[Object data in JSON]
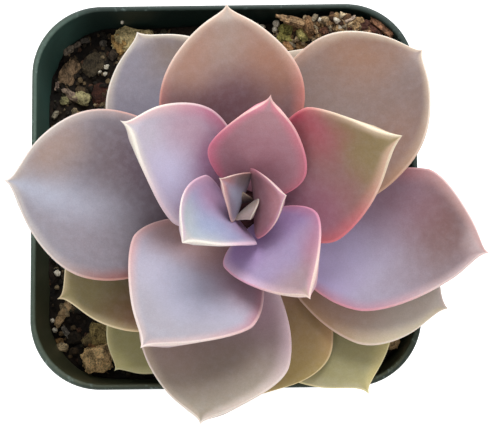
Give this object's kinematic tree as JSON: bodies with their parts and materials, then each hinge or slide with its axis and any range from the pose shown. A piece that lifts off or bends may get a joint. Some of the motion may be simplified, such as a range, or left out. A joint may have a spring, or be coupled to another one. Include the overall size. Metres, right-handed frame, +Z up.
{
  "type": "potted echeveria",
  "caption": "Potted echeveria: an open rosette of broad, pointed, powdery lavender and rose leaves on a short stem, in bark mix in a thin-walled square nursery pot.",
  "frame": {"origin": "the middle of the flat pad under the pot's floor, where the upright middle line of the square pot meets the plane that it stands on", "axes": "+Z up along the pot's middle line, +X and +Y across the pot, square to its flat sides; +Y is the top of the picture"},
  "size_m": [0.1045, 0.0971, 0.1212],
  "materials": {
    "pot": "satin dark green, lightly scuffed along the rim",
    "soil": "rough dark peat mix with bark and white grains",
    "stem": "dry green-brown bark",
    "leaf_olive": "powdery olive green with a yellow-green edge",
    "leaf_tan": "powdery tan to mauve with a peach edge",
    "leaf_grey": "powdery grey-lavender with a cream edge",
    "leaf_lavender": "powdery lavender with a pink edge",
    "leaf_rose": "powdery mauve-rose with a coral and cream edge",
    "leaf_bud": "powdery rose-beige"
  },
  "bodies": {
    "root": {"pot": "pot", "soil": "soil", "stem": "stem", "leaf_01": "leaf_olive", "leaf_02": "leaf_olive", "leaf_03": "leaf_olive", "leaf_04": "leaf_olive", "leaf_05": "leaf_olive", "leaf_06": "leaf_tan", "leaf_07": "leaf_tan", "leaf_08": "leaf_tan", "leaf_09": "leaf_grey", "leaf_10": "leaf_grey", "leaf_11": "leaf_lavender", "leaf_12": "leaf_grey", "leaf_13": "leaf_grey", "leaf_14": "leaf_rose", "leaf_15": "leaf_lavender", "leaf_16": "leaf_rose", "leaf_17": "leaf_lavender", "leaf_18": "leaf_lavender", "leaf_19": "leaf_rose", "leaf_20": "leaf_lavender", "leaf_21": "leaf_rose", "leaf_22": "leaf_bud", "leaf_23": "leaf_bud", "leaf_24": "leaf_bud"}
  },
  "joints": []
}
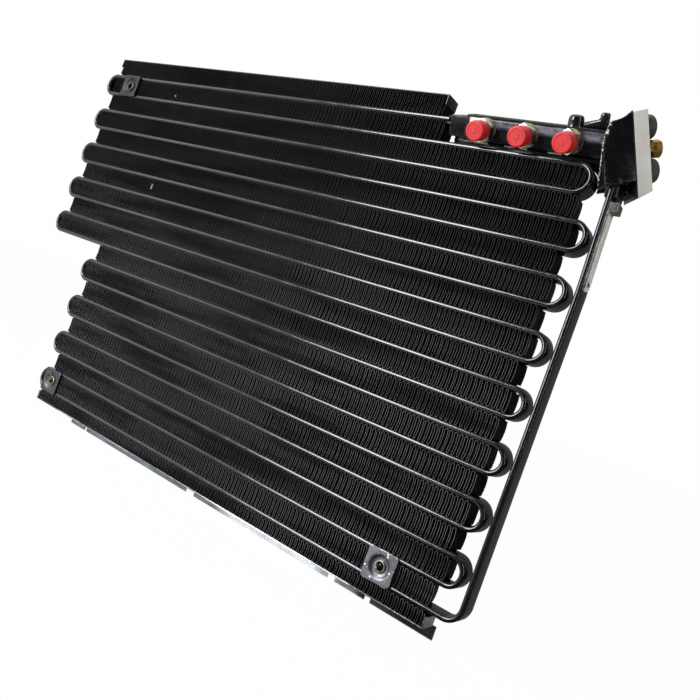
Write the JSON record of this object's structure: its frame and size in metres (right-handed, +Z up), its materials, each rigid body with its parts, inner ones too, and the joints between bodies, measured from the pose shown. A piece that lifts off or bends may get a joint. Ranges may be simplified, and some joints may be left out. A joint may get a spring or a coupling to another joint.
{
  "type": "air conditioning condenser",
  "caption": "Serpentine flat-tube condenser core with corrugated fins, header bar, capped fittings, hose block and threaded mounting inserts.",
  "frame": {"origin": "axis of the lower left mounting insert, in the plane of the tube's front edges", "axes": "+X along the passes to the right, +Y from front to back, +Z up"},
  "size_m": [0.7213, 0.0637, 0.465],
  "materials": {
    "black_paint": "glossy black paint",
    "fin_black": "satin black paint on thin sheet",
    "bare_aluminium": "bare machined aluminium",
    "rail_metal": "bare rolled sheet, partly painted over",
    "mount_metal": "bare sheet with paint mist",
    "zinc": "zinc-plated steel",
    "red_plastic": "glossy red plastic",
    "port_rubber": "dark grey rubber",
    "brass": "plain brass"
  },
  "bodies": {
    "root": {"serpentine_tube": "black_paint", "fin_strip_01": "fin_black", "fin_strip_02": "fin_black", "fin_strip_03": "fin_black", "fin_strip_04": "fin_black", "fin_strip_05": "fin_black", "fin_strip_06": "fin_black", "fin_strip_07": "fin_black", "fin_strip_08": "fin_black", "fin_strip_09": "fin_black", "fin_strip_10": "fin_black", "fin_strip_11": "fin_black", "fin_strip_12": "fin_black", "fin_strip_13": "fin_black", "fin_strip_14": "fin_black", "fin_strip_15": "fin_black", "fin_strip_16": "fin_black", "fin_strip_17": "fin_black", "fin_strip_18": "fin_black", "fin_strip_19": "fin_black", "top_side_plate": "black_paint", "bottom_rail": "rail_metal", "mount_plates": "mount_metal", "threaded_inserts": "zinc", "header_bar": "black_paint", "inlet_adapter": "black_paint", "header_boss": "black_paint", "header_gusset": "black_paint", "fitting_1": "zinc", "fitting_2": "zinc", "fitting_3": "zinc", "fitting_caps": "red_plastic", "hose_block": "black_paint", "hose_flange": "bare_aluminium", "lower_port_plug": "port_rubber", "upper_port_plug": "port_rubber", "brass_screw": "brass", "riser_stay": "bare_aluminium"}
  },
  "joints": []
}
* * *
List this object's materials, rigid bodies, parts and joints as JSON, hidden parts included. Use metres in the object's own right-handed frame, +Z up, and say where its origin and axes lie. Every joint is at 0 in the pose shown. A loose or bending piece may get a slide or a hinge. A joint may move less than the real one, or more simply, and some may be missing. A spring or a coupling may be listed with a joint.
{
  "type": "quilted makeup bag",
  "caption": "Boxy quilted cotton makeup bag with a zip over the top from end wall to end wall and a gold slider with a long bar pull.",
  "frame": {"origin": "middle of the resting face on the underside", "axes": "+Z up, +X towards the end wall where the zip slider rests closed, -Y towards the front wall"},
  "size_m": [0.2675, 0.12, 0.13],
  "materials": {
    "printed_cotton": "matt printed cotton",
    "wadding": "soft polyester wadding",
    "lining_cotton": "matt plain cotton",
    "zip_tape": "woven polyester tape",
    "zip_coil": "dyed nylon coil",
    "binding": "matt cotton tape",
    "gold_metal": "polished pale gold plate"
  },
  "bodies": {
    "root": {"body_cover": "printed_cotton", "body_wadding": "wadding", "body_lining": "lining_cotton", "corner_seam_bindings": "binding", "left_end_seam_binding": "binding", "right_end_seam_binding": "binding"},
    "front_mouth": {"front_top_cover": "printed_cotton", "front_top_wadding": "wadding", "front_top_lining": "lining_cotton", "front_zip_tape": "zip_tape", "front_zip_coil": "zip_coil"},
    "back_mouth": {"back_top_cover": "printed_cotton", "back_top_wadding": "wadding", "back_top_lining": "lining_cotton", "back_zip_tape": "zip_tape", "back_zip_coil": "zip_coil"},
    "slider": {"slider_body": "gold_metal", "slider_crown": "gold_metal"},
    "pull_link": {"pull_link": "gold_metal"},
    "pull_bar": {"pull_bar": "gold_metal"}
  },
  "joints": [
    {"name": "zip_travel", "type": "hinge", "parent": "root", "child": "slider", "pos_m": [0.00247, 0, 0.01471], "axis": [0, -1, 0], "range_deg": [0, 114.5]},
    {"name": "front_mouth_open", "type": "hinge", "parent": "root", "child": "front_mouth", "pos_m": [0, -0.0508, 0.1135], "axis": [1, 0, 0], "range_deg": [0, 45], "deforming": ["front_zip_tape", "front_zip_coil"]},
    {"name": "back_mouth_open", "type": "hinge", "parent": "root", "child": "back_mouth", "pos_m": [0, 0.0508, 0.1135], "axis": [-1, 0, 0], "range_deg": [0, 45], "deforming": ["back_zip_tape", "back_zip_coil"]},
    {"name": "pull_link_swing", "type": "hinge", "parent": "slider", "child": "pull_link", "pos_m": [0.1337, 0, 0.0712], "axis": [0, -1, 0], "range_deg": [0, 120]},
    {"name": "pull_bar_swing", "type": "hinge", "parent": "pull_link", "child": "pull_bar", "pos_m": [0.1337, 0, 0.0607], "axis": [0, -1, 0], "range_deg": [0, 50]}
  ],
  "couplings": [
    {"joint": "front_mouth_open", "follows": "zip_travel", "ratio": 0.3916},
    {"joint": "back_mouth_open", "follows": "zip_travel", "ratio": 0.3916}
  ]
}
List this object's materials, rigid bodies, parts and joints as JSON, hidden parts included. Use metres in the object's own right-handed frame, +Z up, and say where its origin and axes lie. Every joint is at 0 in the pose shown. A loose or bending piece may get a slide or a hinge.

> [Task goal]: Copy every line of the listing where the word "origin" appears.

> [Completed task]:
  "frame": {"origin": "the middle of the flat pad under the pot's floor, where the upright middle line of the square pot meets the plane that it stands on", "axes": "+Z up along the pot's middle line, +X and +Y across the pot, square to its flat sides; +Y is the top of the picture"},
  "frame": {"origin": "axis of the lower left mounting insert, in the plane of the tube's front edges", "axes": "+X along the passes to the right, +Y from front to back, +Z up"},
List this object's materials, rigid bodies, parts and joints as JSON, hidden parts included. Use metres in the object's own right-handed frame, +Z up, and say where its origin and axes lie. Every joint is at 0 in the pose shown. A loose or bending piece may get a slide or a hinge. A joint may move less than the real one, or more simply, and some may be missing. A spring or a coupling may be listed with a joint.
  "frame": {"origin": "middle of the resting face on the underside", "axes": "+Z up, +X towards the end wall where the zip slider rests closed, -Y towards the front wall"},
List this object's materials, rigid bodies, parts and joints as JSON, hidden parts included. Use metres in the object's own right-handed frame, +Z up, and say where its origin and axes lie. Every joint is at 0 in the pose shown. A loose or bending piece may get a slide or a hinge.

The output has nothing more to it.